Às vezes penso que o mundo necessita mais de consciência limpa do que de paz.

Sabrina Davanzo

29 de jun. de 2009

Dos livros que eu li

Acabei de ler O Som do Pasquim. Uma coletânea de entrevistas históricas de cantores como Tom Jobim, Chico Buarque, Luiz Gonzaga, Raul Seixas, Waldick Soriano, concedidas ao jornal O Pasquim, na década de 70. Achei super interessante. Dá para conhecer um pouco mais essas personalidades e também a realidade do mundo da música e do Brasil naquela época. Nas entrevistas, eles falam de suas músicas de sucesso, polêmicas. Deu vontade de sair ouvindo uma por uma. Foi o que eu fiz. Fantástico. As entrevistas são sempre marcadas pela irreverência do pessoal do jornal: Jaguar, Ziraldo, Millôr. Muito bom, vale a pena ler.

"A minha casa fica lá detrás do mundo
Onde eu vou em um segundo
Quando começo a pensar..."

Lupicínio Rodrigues ( um dos entrevistados)

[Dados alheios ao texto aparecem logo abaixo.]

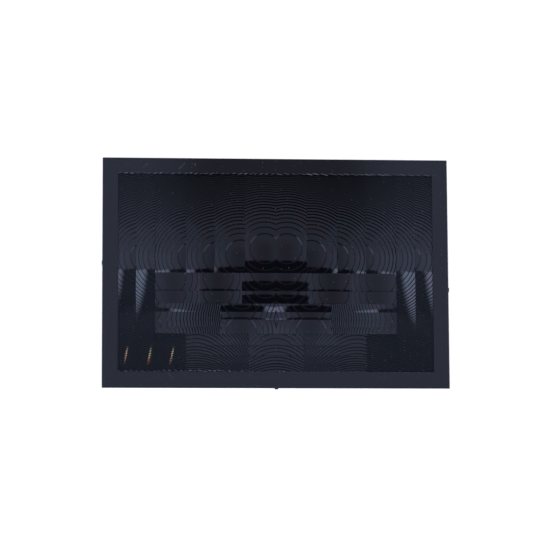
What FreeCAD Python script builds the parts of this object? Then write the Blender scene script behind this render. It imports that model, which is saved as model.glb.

Confiram o hotsite: O Som do Pasquim

Sabrina Davanzo

Inundação


Sou barragem que segura águas inquietas, revoltas. Um dia acaba que não me aguento: rompo.

Sabrina Davanzo

Sem destino


Como uma frágil e pequenina pétala, estou a voar ao sabor do vento. Não há muito o que eu possa fazer a não ser esperar que ele perca sua força para só então me deixar parar, para só então eu entender onde eu deveria chegar.

Sabrina Davanzo



Por perto

Ela esperava por ele como quem espera encontrar um oásis no meio do deserto. Resistia tentando manter sua dignidade, tentando não se perder rodeada de tanta ausência.
Então, numa tarde de nuvens escuras, ele apareceu. Chegou quando o mundo todo já havia ido.
Ele entende seu coração. Por isso, trouxe no sorriso o ânimo e a tranquilidade que ela tanto precisava.
Ele, que sempre está longe, é o primeiro a se fazer perto. Ela não precisa pedir. Ele sabe quando deve aparecer.

Sabrina Davanzo

26 de jun. de 2009

Raridade

Quanto mais eu cresço, menos amigos tenho. Quanto mais pessoas conheço, mais superficial se torna minha relação com elas. Lembro de uma época onde eu não concebia estar entre amigos e não abraça-los. Era impossível não existir intimidade. A proximidade física implicava cumplicidade, sintonia.
"Bom dia", "tudo bem" não eram obrigatórios caso o dia não estivesse valendo a pena ou a vida não estivesse lá grandes coisas.
Não se faz mais amigos como antigamente. Daqueles que você ganha não só atenção, mas colo. Já tive amigos de passar tardes pulando na cama imitando uma cantora mexicana sem saber falar espanhol. Já tive amigos de dividir a mesma lata de "leite moça" sem o menor receio pois havia confiança. Hoje, mal divido um sorriso, uma angústia.
Amigos como atigamente estão cada vez mais raros. Difíceis mesmo de se encontrar.
O que aconteceu? O mundo mudou? Ou será que fui eu?
Eu não sou mais a menina divertida e legal que eu era? Ou as pessoas não tem mais tempo para serem amigas?

Sabrina Davanzo


23 de jun. de 2009

Singelo:inocente;puro



Num dia desses, enquanto falava ao telefone, resolvendo um desses assuntos que parecem mais de morte do que de vida, eu fitava a imensa janela que tem na sala de casa e que dá para uma espécie de pátio. Absorta pela conversa, qual foi a minha surpresa quando de repente, com uma suavidade que não sou capaz de transcrever, um avião de papel corta o céu e pousa bem ali naquela imensa área do prédio. Tal foi a delicadeza do pouso que fiquei imaginando quem haveria de ser aquele piloto tão cuidadoso. E mais, quem teria enviado aquela aeronave de contornos tão perfeitos para perto mim? Emocionada com a simplicidade desta cena ante a complexidade da conversa ao telefone, comecei a sorrir e comentei com um que de anestesiada: "acabou de pousar um avião aqui.... o avião mais lindo e singelo que já vi". Sem entender nada, quem estava do outro lado da linha quis saber se eu estava bem ou se já começava a variar. Pedi desculpas e desliguei. Corri para a janela. Queria ver mais de perto o avião feito de folha de caderno. Que bobagem pareceu as tramas e os dramas em que me via envolvida. Aquele pontinho branco estacionado a alguns metros me mostrou que a vida pode ser mais leve, pode ter o peso de um avião de papel se a gente quiser.

Sabrina Davanzo


Invisível



A relação dos dois é como criança-escondida-atrás-da-cortina-com-o-pé-pra-fora. Ele sabe que ela está ali, mas finge que não vê. Lamentável dizer que não é para tornar a brincadeira mais emocionante. Ele age assim há mais de vinte anos.